Вернувшись в номер гостиницы, я услышал один из самых взволнованных монологов Чуковского:

— Если попробовать написать рассказ об этом дне, обо всем, что можно было успеть передумать, обо всем многообразии техники и науки, которое, как всегда, погружает меня, дилетанта, как бы в летаргическое состояние… Написать об этом испытанными средствами, художественными приемами, какими пользовался Чехов, Бунин, Толстой. Ничего не получится. Нет, получится пародия. А почему? А потому, что в те чеховские, бунинские, толстовские времена жизнь на протяжении десятилетий даже не текла, а стояла — стояла одним слитным, сложившимся бытом. Изображая свадьбу, Чехов изображал десятки тысяч таких свадеб, изображая пирушку, — тысячи таких пирушек! И все приемы Чехова, Бунина, Толстого были великолепно приспособлены к изображению этого неизменного. Сила их реализма состояла именно в том, что они, рассказывая, всегда утверждали: не так было, а так бывает.

Он помолчал.

— Вот я писал, например, «Балтийское небо». Писал с огромным трудом, но и с огромной радостью. Там каждый месяц был исторически непохож на другой, ни о любви, ни о смерти нельзя было сказать — так бывает. Нет, так было!

Речи Николая Корнеевича всегда рождались как будто нечаянно, по поводу, как импровизация, но, когда ты оставался один, невольно хотелось записать услышанное — так поражали они завершенностью мысли.

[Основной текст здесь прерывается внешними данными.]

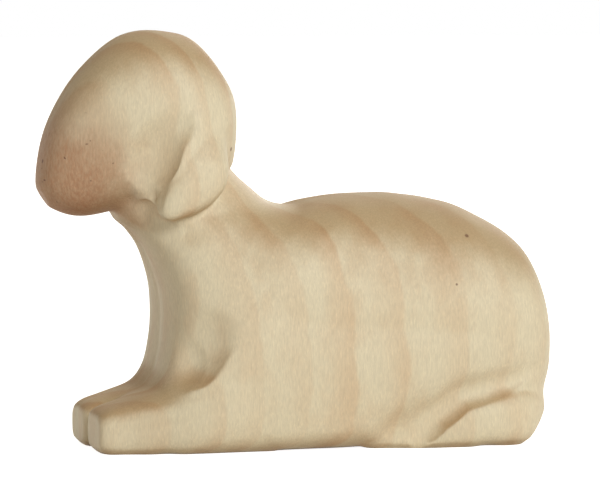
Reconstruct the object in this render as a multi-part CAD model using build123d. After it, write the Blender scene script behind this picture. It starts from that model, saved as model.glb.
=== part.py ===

Я ездил с Чуковским по Италии. И если бы я был там без него — это была бы другая поездка. Дело совсем не в книжной эрудиции. В туристском автобусе мы говорили с ним даже не об Италии. Рядом со мной Николай Корнеевич рассуждал о путях мировой культуры, о назначении искусства как одного из орудий вечной борьбы человека со «зверем», о красоте, пробуждающей добро в человеке… И снова о самом для него важном — о работе за столом.

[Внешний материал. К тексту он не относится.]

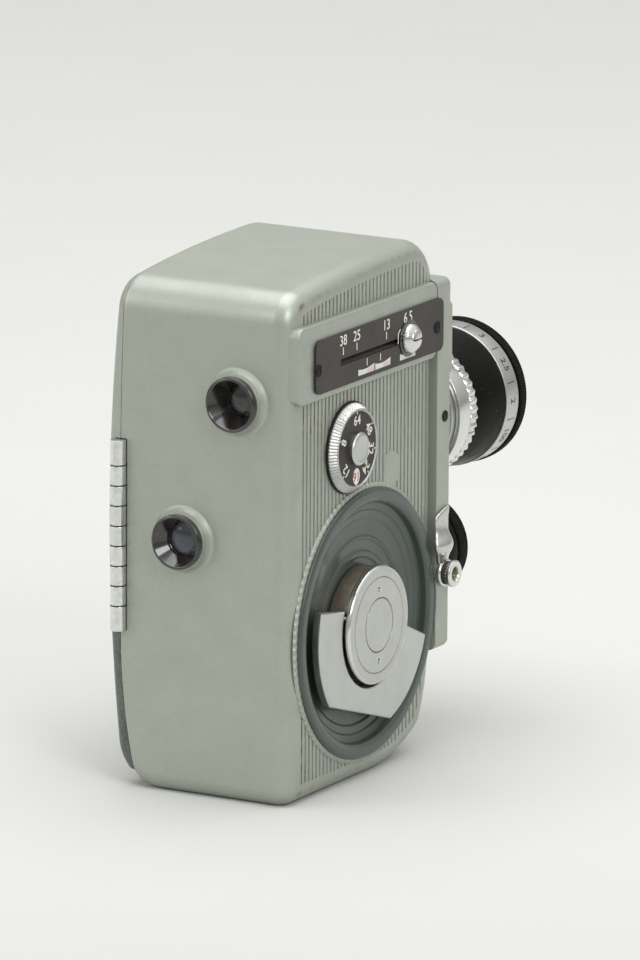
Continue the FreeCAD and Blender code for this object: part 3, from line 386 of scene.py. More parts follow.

— В вашем романе, — заметил я, — все летчики непохожие, а как же их много! Три поколения, погибая, сменяют друг друга. Если вдуматься, все они выруливают на старт, выслеживают за облаками врага, нажимают на гашетку. А между тем — все они разные. Их непохожесть, неповторимость — вот в чем ваша победа…

— Делаете мне самый высокий комплимент, — тихо заметил Чуковский. — Я вспоминаю, что не сразу понял секрет изображения характеров.

Характер создается не тем, что вы его описываете, — дескать, человек добрый или умный, что вы перечисляете его свойства, просто портретируете. Нет, характер — это поступок. Заставьте героя бороться, и он станет характером…

Где-то в окрестностях Неаполя, возле маленького городка Террачины, мы заговорили о «Звезде» Казакевича и о фурмановском «Чапаеве». Сейчас точно не помню, что говорил Николай Корнеевич о Чапаеве, — кажется, о том, как этот воин революции, уверовавший в ее правду, боролся одновременно и с ее заклятыми врагами, и с самим собой — со своим тщеславием, архаической распущенностью, с крестьянской узостью и предрассудками. А о «Звезде» помню хорошо, может быть, потому, что я и сам был автором одной заметки об этой маленькой повести.